[What is needed]
Quote every line as given.

[Source data]
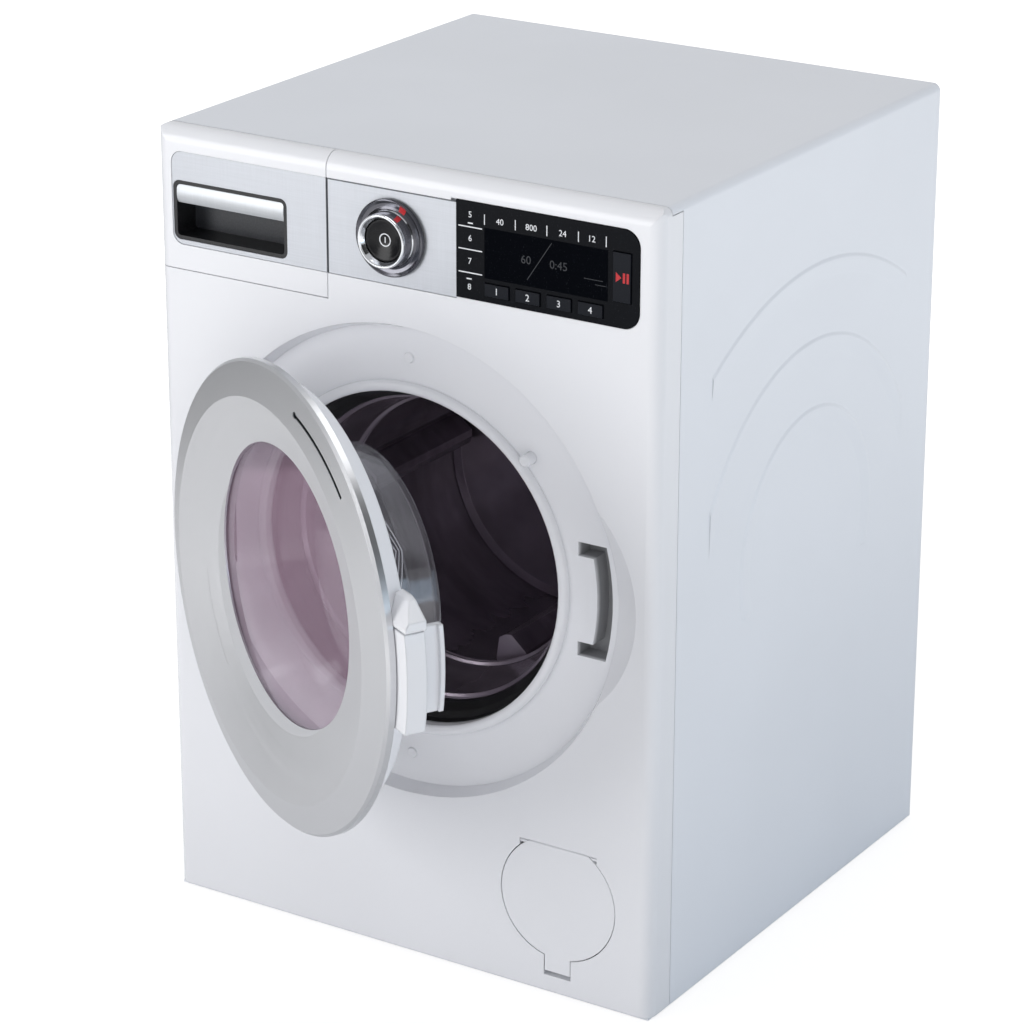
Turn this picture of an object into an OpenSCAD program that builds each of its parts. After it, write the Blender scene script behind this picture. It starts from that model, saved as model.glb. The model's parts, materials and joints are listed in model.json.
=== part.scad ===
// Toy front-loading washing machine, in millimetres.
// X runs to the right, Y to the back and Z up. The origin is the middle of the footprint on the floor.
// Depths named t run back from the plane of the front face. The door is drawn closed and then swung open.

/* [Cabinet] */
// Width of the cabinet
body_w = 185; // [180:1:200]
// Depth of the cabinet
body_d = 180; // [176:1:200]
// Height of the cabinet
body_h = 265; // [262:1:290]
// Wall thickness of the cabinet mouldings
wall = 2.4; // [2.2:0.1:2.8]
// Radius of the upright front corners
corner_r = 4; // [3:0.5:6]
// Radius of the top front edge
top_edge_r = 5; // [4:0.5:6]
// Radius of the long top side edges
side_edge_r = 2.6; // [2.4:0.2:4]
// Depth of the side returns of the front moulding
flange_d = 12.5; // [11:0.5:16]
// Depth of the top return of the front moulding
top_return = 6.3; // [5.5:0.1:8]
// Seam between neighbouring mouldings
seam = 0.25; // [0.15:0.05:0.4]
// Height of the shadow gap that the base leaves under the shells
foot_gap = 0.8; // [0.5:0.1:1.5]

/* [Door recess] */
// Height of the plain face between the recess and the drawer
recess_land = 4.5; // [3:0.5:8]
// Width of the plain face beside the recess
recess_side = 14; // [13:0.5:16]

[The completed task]
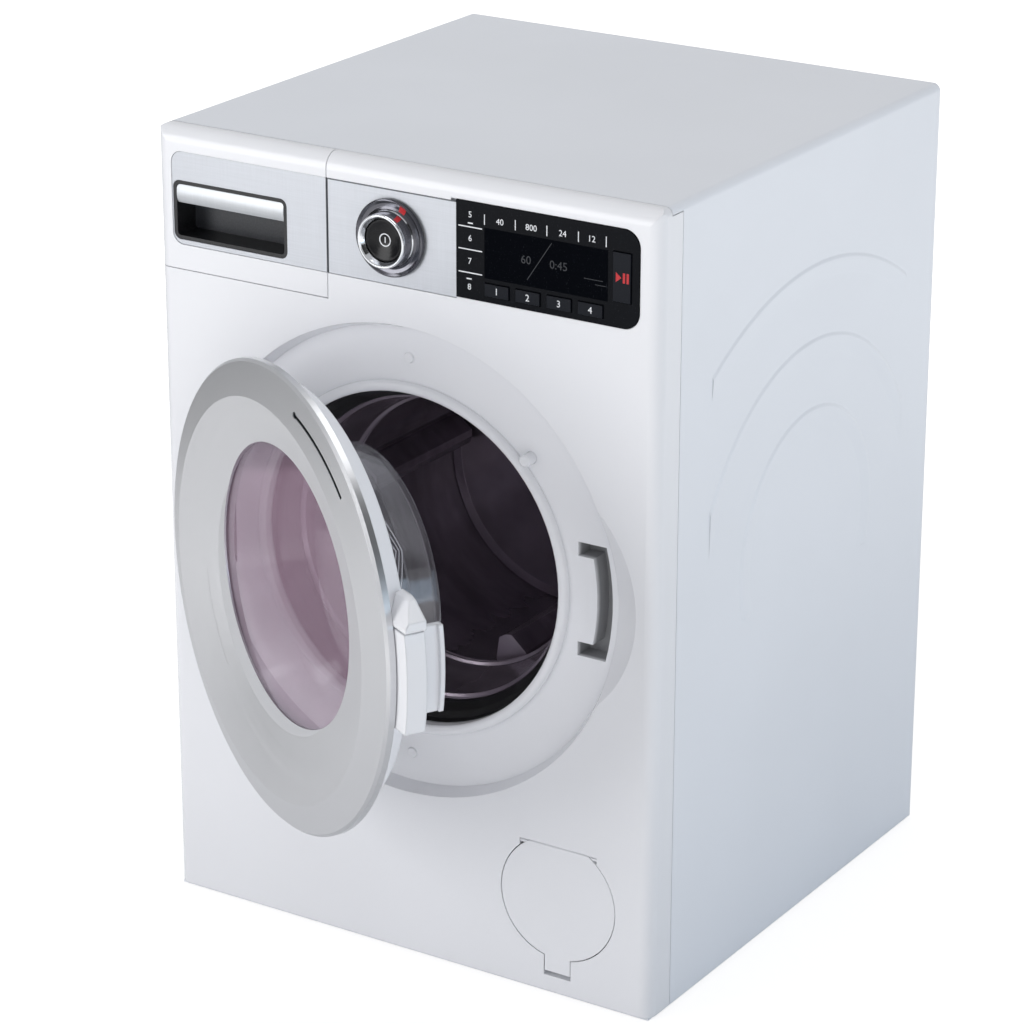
Turn this picture of an object into an OpenSCAD program that builds each of its parts. After it, write the Blender scene script behind this picture. It starts from that model, saved as model.glb. The model's parts, materials and joints are listed in model.json.
=== part.scad ===
// Toy front-loading washing machine, in millimetres.
// X runs to the right, Y to the back and Z up. The origin is the middle of the footprint on the floor.
// Depths named t run back from the plane of the front face. The door is drawn closed and then swung open.

/* [Cabinet] */
// Width of the cabinet
body_w = 185; // [180:1:200]
// Depth of the cabinet
body_d = 180; // [176:1:200]
// Height of the cabinet
body_h = 265; // [262:1:290]
// Wall thickness of the cabinet mouldings
wall = 2.4; // [2.2:0.1:2.8]
// Radius of the upright front corners
corner_r = 4; // [3:0.5:6]
// Radius of the top front edge
top_edge_r = 5; // [4:0.5:6]
// Radius of the long top side edges
side_edge_r = 2.6; // [2.4:0.2:4]
// Depth of the side returns of the front moulding
flange_d = 12.5; // [11:0.5:16]
// Depth of the top return of the front moulding
top_return = 6.3; // [5.5:0.1:8]
// Seam between neighbouring mouldings
seam = 0.25; // [0.15:0.05:0.4]
// Height of the shadow gap that the base leaves under the shells
foot_gap = 0.8; // [0.5:0.1:1.5]

/* [Door recess] */
// Height of the plain face between the recess and the drawer
recess_land = 4.5; // [3:0.5:8]
// Width of the plain face beside the recess
recess_side = 14; // [13:0.5:16]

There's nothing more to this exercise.